_Task objective_. Count the lines below that contain the word "axes" and give only that number.

══ Data entries

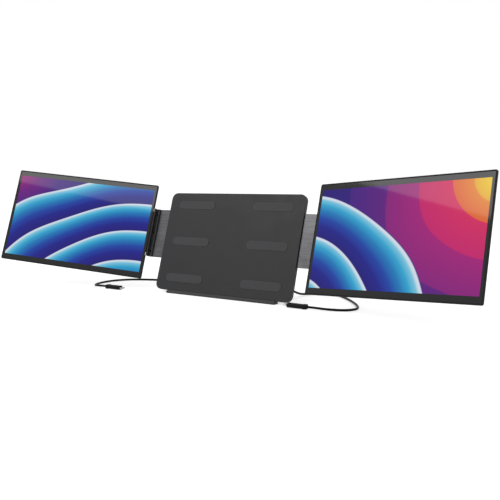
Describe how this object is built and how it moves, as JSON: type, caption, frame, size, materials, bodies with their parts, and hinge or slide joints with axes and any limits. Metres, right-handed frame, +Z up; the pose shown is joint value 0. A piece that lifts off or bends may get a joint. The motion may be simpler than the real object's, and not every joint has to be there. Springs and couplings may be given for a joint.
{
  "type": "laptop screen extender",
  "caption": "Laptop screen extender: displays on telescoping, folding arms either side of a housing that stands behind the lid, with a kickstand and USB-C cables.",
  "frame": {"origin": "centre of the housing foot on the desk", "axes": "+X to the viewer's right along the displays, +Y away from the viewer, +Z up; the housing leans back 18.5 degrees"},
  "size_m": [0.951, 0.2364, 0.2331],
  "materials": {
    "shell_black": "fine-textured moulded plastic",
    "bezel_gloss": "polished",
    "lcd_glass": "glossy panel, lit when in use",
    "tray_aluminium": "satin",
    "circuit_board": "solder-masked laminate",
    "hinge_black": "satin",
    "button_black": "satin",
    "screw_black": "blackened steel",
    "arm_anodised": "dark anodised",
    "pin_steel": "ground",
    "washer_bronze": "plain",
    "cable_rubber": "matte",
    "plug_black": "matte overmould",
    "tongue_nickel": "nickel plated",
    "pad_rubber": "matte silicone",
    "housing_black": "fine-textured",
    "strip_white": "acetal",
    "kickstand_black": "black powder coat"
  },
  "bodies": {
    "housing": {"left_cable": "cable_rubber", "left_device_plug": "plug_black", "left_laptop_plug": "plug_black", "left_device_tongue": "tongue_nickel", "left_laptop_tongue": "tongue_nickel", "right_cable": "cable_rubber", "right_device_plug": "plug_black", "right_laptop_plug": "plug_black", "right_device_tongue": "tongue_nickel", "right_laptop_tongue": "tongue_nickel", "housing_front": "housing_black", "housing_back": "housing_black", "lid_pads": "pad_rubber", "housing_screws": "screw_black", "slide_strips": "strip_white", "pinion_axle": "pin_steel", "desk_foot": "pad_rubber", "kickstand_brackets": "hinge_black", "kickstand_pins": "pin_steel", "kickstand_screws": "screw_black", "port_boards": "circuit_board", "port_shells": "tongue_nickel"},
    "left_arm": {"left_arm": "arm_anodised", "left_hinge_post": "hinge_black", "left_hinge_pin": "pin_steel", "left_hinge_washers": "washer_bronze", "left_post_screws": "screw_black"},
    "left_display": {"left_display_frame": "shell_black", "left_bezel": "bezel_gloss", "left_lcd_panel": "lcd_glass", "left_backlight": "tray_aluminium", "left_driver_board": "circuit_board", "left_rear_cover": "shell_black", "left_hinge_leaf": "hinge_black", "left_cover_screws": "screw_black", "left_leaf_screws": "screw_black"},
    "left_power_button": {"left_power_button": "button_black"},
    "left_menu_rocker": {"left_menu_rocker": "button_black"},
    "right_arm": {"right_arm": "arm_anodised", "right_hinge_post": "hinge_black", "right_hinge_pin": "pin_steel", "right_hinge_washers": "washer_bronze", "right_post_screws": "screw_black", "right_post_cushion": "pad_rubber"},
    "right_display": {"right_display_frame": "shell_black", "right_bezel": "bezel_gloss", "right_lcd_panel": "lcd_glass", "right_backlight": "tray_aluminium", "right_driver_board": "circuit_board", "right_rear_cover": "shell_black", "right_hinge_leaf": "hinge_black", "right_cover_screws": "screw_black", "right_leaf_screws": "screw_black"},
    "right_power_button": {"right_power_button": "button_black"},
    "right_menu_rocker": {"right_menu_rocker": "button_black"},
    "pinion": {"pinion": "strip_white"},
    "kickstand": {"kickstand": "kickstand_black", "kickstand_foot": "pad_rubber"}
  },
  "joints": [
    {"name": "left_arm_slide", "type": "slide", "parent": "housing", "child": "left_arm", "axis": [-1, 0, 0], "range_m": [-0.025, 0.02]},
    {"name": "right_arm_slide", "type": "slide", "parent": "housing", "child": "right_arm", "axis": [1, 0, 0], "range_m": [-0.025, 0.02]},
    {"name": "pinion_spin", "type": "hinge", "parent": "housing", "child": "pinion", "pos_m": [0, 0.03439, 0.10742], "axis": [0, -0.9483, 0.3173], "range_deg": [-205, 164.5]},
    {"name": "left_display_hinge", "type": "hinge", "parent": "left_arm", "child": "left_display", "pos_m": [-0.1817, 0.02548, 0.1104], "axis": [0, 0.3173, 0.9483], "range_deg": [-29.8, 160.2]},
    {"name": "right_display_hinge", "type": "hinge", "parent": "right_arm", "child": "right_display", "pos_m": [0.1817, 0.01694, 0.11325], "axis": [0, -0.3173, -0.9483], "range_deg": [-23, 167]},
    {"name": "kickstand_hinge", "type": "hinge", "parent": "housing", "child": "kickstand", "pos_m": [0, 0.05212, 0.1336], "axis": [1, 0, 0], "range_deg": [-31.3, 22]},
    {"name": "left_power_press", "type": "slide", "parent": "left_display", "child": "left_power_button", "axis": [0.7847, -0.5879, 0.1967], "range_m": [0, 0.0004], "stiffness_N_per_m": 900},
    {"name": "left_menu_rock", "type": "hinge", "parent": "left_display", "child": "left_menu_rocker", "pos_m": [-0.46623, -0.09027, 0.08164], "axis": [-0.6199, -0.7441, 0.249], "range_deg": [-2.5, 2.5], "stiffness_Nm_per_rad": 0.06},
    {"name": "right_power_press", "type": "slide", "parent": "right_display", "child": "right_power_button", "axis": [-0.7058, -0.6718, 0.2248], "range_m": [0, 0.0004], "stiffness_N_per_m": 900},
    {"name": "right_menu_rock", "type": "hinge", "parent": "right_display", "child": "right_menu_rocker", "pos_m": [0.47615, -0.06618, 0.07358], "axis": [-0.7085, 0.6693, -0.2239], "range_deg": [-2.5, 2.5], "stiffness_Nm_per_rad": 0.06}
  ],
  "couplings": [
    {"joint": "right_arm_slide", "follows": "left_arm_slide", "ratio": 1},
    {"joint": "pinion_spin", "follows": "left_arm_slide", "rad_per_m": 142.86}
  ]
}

════
══ Data entries

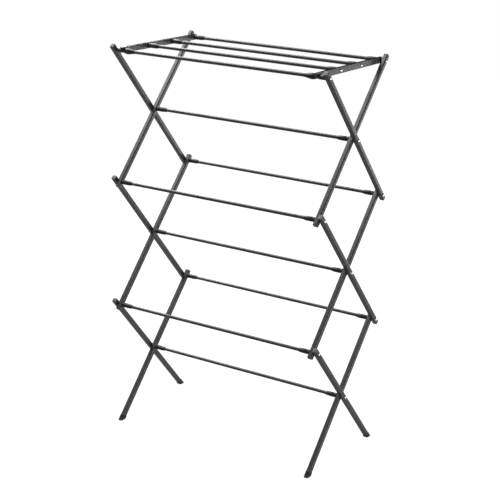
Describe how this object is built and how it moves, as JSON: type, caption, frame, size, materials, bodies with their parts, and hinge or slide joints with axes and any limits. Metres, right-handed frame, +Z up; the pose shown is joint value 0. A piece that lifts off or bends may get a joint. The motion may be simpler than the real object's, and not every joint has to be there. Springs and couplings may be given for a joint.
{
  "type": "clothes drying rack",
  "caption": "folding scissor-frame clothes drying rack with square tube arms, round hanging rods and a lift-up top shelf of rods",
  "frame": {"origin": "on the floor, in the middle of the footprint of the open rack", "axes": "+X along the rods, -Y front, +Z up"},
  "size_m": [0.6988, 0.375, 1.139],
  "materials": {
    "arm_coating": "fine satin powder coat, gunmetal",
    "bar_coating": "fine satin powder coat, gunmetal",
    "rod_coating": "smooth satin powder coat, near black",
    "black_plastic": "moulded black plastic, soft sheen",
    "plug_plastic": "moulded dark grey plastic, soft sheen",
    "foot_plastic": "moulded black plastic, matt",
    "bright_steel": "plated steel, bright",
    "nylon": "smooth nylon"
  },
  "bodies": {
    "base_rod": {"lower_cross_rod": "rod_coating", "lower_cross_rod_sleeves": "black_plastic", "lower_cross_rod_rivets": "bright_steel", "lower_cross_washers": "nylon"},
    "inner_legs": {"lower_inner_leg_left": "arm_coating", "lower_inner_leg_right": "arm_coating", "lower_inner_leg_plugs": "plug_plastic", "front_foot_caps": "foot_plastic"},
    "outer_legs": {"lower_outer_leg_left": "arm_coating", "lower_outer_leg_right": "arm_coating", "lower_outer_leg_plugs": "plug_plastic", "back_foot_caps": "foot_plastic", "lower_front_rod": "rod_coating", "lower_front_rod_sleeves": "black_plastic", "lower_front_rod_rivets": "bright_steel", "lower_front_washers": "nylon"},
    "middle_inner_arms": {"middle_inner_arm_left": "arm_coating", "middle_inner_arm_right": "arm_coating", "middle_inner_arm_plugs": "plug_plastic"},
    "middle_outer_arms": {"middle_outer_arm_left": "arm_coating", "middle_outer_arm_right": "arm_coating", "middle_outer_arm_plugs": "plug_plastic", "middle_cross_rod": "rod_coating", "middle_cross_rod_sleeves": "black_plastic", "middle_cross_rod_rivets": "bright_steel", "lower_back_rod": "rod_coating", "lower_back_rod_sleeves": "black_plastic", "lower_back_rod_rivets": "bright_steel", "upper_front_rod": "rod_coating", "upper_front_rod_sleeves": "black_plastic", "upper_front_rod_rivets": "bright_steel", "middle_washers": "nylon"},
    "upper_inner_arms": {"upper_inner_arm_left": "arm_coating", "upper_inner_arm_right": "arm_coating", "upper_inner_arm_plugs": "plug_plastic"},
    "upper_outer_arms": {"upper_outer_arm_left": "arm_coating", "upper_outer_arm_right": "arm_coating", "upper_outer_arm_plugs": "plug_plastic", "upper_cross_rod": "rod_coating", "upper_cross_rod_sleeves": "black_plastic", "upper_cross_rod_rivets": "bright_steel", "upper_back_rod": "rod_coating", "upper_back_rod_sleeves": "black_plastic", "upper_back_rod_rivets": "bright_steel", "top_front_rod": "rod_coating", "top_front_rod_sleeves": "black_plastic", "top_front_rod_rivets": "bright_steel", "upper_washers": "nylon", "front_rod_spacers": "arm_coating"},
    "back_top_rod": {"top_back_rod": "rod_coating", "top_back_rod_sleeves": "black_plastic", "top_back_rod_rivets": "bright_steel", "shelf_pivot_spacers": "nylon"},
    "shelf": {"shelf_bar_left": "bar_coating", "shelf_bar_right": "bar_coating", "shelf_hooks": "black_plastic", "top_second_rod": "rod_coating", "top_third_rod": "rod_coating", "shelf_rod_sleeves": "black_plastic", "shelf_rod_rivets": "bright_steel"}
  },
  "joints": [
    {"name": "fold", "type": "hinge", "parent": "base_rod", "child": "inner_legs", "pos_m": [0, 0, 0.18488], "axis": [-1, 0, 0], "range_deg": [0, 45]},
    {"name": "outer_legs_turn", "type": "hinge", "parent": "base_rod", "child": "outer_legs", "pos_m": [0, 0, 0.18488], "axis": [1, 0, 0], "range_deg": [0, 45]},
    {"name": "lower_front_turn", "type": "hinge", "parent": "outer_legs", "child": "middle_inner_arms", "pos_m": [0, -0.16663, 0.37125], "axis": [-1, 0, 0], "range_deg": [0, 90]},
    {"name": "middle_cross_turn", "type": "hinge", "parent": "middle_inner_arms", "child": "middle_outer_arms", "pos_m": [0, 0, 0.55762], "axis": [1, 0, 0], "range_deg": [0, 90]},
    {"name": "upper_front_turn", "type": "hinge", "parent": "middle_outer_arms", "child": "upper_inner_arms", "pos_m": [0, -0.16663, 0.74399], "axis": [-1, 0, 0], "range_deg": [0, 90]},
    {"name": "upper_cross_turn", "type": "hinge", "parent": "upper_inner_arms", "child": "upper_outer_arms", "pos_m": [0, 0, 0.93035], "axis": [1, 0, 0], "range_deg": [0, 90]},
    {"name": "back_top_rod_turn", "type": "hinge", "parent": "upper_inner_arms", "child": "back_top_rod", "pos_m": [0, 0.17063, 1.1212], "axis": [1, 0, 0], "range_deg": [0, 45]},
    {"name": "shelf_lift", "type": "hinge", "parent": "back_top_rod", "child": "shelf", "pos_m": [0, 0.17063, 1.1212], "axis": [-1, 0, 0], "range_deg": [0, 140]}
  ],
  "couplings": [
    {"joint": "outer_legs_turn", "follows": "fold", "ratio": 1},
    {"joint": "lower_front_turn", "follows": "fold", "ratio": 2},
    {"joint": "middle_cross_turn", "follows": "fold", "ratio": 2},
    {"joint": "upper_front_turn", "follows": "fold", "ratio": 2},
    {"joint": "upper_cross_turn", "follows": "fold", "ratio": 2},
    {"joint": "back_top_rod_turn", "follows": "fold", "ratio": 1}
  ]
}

════
══ Data entries

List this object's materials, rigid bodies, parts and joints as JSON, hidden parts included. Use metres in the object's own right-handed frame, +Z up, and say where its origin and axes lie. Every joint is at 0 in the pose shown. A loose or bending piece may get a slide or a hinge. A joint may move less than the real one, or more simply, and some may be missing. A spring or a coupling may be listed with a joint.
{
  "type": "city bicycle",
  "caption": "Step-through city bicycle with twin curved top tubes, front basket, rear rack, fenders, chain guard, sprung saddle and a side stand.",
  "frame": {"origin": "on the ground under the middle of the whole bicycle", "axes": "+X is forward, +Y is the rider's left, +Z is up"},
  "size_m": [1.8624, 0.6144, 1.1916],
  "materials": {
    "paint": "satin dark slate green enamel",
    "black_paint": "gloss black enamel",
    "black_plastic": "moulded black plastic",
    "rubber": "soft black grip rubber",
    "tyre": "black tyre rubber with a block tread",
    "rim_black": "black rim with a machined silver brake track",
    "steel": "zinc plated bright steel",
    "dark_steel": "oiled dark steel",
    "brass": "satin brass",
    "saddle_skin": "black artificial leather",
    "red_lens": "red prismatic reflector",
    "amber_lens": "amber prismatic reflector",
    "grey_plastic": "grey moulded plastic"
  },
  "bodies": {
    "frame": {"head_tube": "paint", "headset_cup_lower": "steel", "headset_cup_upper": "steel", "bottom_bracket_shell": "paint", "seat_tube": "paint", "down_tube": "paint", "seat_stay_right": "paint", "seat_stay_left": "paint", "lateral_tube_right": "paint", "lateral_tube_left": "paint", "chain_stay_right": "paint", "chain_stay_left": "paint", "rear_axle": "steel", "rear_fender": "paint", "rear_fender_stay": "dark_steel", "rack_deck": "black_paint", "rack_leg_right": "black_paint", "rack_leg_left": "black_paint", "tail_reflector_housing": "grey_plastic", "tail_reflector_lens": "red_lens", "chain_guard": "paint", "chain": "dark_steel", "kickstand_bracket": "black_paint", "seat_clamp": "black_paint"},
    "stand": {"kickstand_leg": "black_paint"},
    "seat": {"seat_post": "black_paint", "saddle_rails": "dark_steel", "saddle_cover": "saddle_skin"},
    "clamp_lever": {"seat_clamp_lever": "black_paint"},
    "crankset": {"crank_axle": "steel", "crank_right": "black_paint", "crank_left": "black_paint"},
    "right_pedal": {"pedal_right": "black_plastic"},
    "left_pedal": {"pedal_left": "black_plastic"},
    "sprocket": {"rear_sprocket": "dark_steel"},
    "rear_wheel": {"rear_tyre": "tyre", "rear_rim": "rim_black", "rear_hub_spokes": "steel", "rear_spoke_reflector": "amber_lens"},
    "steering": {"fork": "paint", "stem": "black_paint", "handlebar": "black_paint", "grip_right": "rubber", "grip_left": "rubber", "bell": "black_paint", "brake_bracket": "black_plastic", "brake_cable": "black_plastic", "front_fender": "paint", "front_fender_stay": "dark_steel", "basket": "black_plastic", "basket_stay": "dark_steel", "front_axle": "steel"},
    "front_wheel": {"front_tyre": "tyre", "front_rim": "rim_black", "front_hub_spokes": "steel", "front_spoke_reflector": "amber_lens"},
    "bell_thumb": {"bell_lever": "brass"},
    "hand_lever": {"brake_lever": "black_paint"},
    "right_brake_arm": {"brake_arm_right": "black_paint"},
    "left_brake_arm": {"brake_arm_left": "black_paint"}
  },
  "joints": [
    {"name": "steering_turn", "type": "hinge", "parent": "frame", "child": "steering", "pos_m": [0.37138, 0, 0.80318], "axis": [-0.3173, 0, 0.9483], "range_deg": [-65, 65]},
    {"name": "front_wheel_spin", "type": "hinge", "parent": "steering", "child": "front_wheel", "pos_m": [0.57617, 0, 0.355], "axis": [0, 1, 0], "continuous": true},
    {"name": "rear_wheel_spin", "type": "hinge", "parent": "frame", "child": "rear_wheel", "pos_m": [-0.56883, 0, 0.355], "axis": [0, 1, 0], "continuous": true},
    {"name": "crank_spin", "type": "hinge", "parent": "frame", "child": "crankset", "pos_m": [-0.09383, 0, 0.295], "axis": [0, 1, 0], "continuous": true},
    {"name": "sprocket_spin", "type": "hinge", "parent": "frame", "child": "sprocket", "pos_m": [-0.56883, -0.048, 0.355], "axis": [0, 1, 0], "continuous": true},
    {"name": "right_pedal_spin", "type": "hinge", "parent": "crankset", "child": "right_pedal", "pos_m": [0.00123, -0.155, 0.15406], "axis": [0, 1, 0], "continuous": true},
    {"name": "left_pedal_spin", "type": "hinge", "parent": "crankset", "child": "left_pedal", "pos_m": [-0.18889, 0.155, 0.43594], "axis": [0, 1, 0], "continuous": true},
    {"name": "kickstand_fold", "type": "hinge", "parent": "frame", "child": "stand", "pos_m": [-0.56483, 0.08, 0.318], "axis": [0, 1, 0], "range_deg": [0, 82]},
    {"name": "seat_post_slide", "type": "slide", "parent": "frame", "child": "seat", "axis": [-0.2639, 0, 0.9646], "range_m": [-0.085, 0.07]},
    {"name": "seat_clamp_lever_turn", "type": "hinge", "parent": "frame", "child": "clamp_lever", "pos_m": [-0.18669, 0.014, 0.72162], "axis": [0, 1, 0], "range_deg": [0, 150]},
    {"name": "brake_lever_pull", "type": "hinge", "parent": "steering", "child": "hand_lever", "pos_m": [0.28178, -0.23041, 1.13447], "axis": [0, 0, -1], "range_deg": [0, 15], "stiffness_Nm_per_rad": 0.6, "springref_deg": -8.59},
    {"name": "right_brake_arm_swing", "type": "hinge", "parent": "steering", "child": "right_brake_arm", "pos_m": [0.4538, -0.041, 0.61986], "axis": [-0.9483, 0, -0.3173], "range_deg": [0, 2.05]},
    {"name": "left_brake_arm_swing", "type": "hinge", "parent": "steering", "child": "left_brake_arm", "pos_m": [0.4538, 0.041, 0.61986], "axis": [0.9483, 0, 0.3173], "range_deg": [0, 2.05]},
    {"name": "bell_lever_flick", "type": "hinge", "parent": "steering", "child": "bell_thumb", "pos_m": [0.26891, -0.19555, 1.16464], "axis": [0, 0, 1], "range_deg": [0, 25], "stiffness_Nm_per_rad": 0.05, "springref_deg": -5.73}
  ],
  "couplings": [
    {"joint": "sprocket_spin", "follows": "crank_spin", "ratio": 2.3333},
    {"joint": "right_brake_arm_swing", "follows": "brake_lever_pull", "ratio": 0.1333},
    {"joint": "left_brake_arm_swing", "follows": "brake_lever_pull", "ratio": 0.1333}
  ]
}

════

_Solution to this task_. 6